I’ll take clients over to the Almas Tower or to the Dubai International Financial Centre for lunch. Occasionally I have lots and lots of calls and don’t have lunch at all. Sometimes I will be here until 9pm or 10pm. The afternoon is chaotic because I have to deal with whatever I didn’t deal with in the morning, and then the UK wakes up and the rest of Europe. [On calls] I try to stick to what we are doing at the moment because it’s exciting. We are selling oil at source. The United States and Canada are the only countries in the world where is it possible to invest into oil at the source – in the oil well. Now they are opening this up to private investors, particularly small private investors. We didn’t think it would be possible, for example, for someone to buy 0.2 per cent of 10 oil wells for as little at £12,500 (Dh76,311) but it is. Obviously it costs the companies that are drilling for the oil a substantial amount to get these projects up and running, so small investors are very welcome. On this basis I think it’s possible to build up a huge client base here in the UAE and, of course, internationally as well. Everybody is aware of the boom in terms of shale oil, but there is a new technology for horizontal drilling called hydraulic fracturing where it’s possible to reach oil it wasn’t possible to reach before. It was very costly, but now companies can sell positions to facilitate this type of drilling and it will enable more of this to continue throughout the US. It’s a 15-20 year investment, so as part of a pension plan it’s wonderful.

5pm

I have [calls to] the US. Really, I could work 24/7. It can be quite exhausting by the time I get home in the evening. There is no worst bit about my job. The thing that would worry me most in life is to have regrets, missed opportunities. If I didn’t enjoy what I do every day, I wouldn’t do it. I’d retire.

7pm

It’s rare for me to leave the office at 7pm, which is when I’d like to leave ideally. At home, I lie exhausted on my bed. I am not a great eater during the week.

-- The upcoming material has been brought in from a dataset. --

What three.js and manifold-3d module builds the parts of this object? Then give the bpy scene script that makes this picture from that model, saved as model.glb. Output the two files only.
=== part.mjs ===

I’ve usually had a business lunch so I’ll just have a snack and perhaps go on my exercise bike or walk along the shoreline. I miss my family. I have two daughters – one is at boarding school and one is recently married.

10pm

I always want to be in bed by 10pm but never am. I normally switch off my light between 11pm and midnight. I like biographies – at the moment I am reading Richard Burton’s diaries – that’s just a form of relaxation.